§ **Short task**
List each line holding the string "joints".

(Excerpt from a dataset)
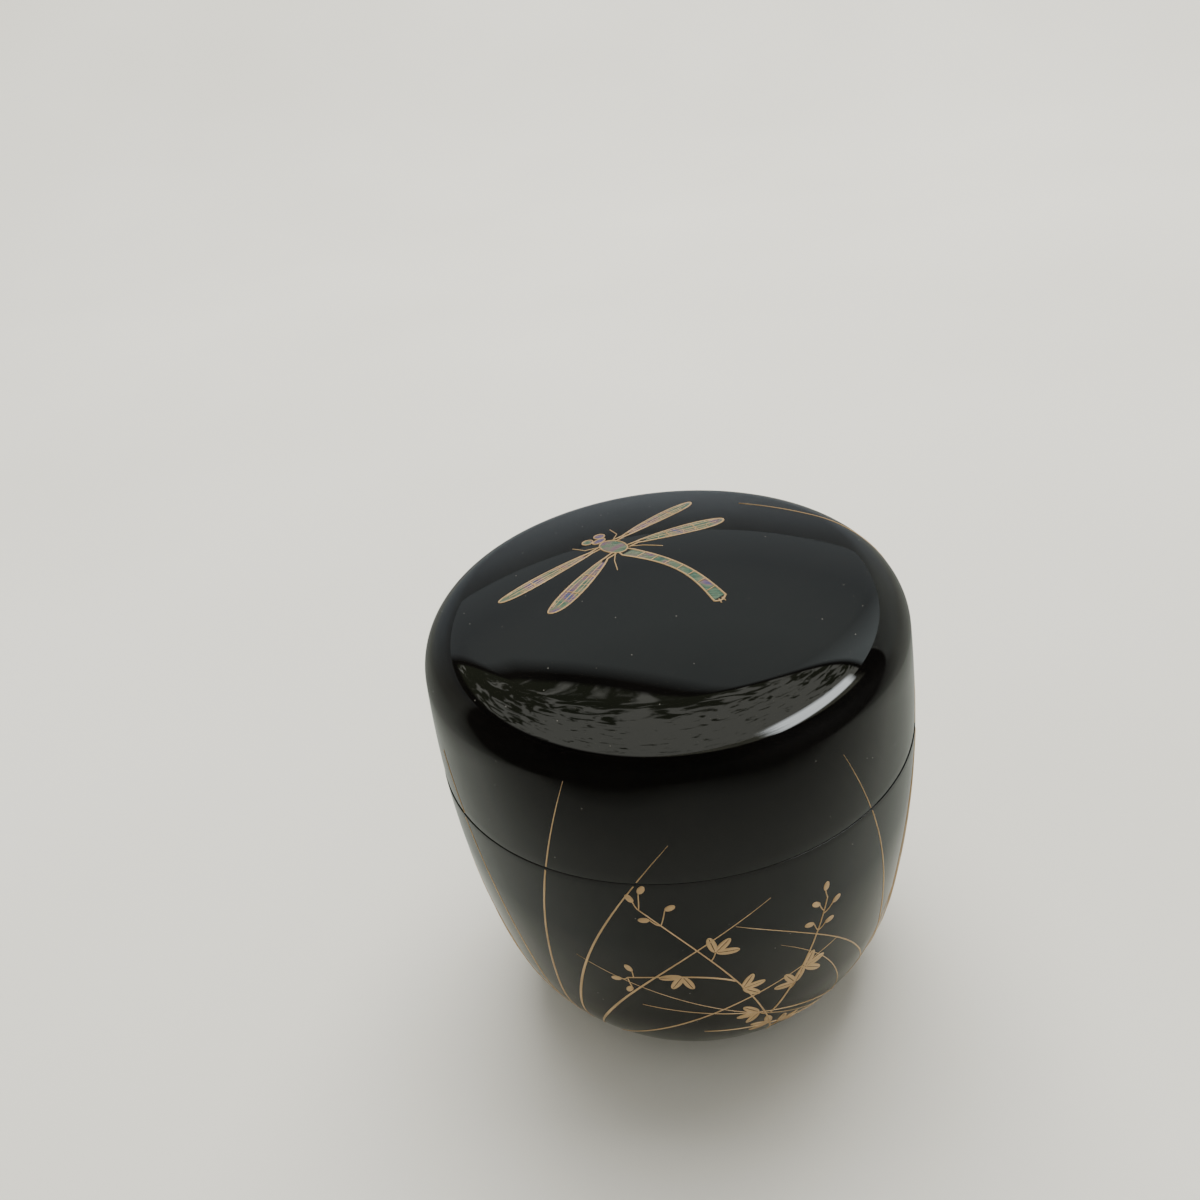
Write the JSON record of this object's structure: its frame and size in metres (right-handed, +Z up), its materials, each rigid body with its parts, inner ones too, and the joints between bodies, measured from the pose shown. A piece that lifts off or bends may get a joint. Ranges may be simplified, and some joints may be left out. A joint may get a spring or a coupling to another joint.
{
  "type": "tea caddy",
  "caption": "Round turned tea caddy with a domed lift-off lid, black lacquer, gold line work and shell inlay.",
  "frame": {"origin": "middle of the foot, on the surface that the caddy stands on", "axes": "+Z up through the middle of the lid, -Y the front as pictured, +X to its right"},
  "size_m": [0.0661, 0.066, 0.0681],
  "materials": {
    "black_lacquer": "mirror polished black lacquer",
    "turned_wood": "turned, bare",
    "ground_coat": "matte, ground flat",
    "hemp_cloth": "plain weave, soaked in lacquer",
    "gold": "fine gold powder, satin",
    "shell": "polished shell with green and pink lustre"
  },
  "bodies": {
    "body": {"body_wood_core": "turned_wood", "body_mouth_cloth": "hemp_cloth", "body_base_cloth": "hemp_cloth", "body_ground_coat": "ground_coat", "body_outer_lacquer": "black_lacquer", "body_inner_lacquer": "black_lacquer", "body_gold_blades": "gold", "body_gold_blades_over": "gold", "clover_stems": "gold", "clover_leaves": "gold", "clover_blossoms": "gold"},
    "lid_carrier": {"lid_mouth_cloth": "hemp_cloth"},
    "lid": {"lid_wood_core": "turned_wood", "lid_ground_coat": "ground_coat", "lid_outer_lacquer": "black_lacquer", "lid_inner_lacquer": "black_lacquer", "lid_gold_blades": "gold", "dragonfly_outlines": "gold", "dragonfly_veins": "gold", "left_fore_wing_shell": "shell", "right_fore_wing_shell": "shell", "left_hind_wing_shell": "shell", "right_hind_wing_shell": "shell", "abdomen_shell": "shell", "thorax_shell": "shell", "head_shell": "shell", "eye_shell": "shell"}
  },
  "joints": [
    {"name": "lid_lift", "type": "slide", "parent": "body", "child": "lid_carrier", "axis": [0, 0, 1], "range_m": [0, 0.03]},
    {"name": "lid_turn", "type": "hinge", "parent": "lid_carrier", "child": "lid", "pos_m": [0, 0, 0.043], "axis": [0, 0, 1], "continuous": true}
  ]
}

--

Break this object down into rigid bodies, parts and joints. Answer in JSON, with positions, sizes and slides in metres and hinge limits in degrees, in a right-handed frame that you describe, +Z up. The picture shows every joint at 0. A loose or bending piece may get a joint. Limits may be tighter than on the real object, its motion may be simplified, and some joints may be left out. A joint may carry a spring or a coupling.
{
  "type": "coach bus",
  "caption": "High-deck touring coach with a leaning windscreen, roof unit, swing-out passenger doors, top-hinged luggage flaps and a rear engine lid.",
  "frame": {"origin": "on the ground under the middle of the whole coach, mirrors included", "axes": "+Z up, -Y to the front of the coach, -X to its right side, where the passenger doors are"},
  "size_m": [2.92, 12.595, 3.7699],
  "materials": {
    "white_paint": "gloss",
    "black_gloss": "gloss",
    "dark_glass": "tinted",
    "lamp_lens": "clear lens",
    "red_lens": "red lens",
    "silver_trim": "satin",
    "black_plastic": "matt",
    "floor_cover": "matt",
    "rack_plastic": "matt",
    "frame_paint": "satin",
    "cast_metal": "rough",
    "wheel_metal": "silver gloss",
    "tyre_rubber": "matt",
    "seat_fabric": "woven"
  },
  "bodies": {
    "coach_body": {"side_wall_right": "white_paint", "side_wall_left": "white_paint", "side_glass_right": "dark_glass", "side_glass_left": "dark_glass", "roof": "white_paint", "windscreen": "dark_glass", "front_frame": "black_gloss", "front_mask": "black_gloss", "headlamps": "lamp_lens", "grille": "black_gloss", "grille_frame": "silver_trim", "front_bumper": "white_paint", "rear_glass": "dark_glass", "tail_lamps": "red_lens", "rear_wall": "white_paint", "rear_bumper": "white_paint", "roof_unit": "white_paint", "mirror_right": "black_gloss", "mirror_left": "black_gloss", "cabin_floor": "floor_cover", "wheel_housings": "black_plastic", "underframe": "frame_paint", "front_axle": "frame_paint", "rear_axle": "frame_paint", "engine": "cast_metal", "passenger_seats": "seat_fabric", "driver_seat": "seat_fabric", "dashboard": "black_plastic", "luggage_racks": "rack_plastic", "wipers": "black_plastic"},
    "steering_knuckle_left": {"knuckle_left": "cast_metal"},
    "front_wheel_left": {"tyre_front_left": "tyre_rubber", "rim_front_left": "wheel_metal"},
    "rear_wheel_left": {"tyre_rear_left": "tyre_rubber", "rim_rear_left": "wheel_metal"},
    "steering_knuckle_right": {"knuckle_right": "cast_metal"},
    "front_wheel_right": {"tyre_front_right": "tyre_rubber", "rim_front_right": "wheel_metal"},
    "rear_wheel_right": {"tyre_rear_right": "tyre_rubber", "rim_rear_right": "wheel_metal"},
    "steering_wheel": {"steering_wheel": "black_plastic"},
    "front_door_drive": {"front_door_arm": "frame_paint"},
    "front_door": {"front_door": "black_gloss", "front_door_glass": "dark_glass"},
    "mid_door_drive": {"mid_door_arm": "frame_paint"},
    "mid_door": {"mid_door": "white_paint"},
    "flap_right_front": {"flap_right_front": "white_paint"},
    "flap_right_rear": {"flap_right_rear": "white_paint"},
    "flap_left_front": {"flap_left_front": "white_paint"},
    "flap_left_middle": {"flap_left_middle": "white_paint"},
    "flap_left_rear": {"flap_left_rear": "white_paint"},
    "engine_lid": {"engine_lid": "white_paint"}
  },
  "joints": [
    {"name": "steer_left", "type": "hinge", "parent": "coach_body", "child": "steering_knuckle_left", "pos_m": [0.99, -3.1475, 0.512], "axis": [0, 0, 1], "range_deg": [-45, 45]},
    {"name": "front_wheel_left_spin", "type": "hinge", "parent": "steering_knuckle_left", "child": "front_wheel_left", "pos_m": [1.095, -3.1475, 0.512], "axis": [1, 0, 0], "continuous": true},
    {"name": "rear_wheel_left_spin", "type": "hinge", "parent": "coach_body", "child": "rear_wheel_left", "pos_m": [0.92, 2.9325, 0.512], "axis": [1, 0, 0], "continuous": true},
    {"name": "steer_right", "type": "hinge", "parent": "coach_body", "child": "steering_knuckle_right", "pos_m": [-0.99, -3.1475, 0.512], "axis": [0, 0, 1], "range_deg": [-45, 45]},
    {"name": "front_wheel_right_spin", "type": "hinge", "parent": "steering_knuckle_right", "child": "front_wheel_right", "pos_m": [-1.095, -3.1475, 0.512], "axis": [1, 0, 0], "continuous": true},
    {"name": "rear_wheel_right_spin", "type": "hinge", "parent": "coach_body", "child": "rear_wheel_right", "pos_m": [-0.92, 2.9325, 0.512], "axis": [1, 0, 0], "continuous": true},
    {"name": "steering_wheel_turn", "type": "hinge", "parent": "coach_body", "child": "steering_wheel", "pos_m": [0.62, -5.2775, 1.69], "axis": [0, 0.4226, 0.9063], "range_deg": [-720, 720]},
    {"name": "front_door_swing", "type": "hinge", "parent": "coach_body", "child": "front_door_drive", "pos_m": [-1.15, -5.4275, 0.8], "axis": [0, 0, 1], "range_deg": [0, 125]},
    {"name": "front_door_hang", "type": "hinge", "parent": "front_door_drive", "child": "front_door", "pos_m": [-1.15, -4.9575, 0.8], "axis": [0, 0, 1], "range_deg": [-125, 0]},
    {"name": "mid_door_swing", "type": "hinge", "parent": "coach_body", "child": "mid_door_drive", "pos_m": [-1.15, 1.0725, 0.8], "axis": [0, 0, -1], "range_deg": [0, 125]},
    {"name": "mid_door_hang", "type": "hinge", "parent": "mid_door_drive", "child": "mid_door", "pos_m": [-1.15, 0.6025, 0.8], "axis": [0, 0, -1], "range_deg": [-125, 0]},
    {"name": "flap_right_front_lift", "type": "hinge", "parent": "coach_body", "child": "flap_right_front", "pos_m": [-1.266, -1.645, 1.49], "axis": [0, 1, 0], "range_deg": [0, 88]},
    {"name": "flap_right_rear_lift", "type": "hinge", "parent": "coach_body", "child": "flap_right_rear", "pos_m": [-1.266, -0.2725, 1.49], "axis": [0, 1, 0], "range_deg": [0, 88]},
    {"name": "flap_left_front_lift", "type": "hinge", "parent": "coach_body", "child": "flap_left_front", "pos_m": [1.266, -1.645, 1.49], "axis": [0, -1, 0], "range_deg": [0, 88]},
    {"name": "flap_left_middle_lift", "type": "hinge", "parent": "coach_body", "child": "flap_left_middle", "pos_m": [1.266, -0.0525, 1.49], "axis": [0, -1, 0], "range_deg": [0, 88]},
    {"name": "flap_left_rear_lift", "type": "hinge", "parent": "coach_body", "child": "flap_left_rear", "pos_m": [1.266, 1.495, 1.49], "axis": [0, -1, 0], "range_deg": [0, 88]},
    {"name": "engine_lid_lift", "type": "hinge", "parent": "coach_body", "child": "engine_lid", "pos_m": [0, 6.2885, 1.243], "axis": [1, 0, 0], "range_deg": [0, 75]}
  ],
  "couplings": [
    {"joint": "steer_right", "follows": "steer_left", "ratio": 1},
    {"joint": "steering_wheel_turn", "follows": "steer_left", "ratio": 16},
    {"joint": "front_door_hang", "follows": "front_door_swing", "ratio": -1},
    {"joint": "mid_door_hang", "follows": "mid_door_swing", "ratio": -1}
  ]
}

§ **The completed task**
Write the JSON record of this object's structure: its frame and size in metres (right-handed, +Z up), its materials, each rigid body with its parts, inner ones too, and the joints between bodies, measured from the pose shown. A piece that lifts off or bends may get a joint. Ranges may be simplified, and some joints may be left out. A joint may get a spring or a coupling to another joint.
  "joints": [
Break this object down into rigid bodies, parts and joints. Answer in JSON, with positions, sizes and slides in metres and hinge limits in degrees, in a right-handed frame that you describe, +Z up. The picture shows every joint at 0. A loose or bending piece may get a joint. Limits may be tighter than on the real object, its motion may be simplified, and some joints may be left out. A joint may carry a spring or a coupling.
  "joints": [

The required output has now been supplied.